A Humaitá Louças, que usa o nome J. Rodrigues em sua loja, atende também clientes individuais. Quando a floricultura vizinha fechou, seu Rodrigues ocupou o espaço dedicando essa filial mais para presentes. A razão social homenageia a origem, mas empresa funciona mesmo é em São Cristóvão, onde armazena o estoque e despacha todos os dias encomendas para clientes. Mas seu Rodrigues não deixa de ir à loja do Humaitá. O filho e o neto agora comandam os negócios, que envolvem importação de louças, copos e talheres exclusivos, geralmente fabricados em Portugal ou na Alemanha. A tentativa de importar da China não deu certo, pois a qualidade variava muito.

Fevereiro foi um mês difícil para o ramo. Mas nos últimos dez dias Júlio Cesar Rodrigues, o filho que responde pela diretoria comercial da Humaitá Louças, percebeu uma recuperação. Os clientes estão reaparecendo.

 

Lá vêm as noivas

Um negócio que não chegou a entrar em parafuso, como a maioria das atividades na economia, foi o de festas, sejam as relacionadas com cerimônias de casamento ou as que marcam os 15 anos de mocinhas. Muitas envolvem cerimonialistas, fotógrafos, bufês, casas de eventos, costureiras, especialistas em arranjos de flores, entre outros. Em São Paulo já existia uma atividade que só surgiu há poucos anos no Rio: o de empresas que alugam objetos voltados para a decoração dos eventos. A Excelência & Etc foi a pioneira no mercado carioca. A mãe de uma das sócias era decoradora e motivou a filha a entrar no ramo, tornando-se uma das primeiras clientes.
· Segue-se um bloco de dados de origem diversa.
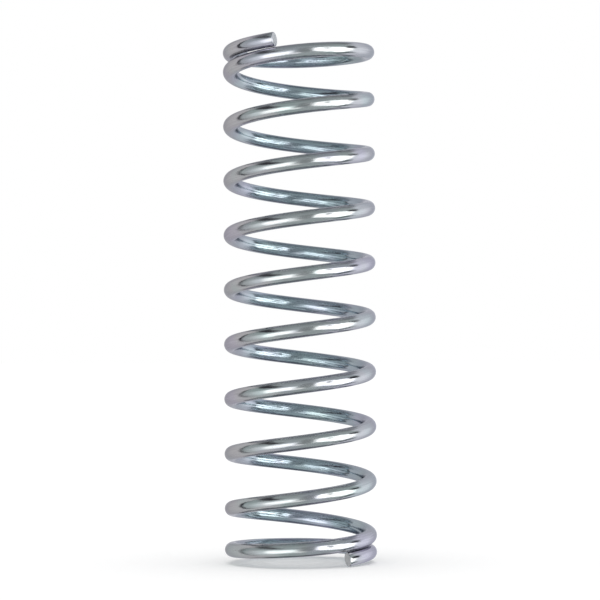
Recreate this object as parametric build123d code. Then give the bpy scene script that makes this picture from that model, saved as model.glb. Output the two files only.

Agora há mais concorrência e, para se diferenciar, a empresa resolveu investir em instalações amplas, no Rio Comprido, com área suficiente para abrigar uma “show room”, onde decoradores levam os clientes para simular o ambiente sugerido. As duas sócias não tinham antes intimidade com essa atividade. Eram executivas de uma companhia de telecomunicações. Desgostosas com o que faziam, resolveram empreender. E não se arrependem.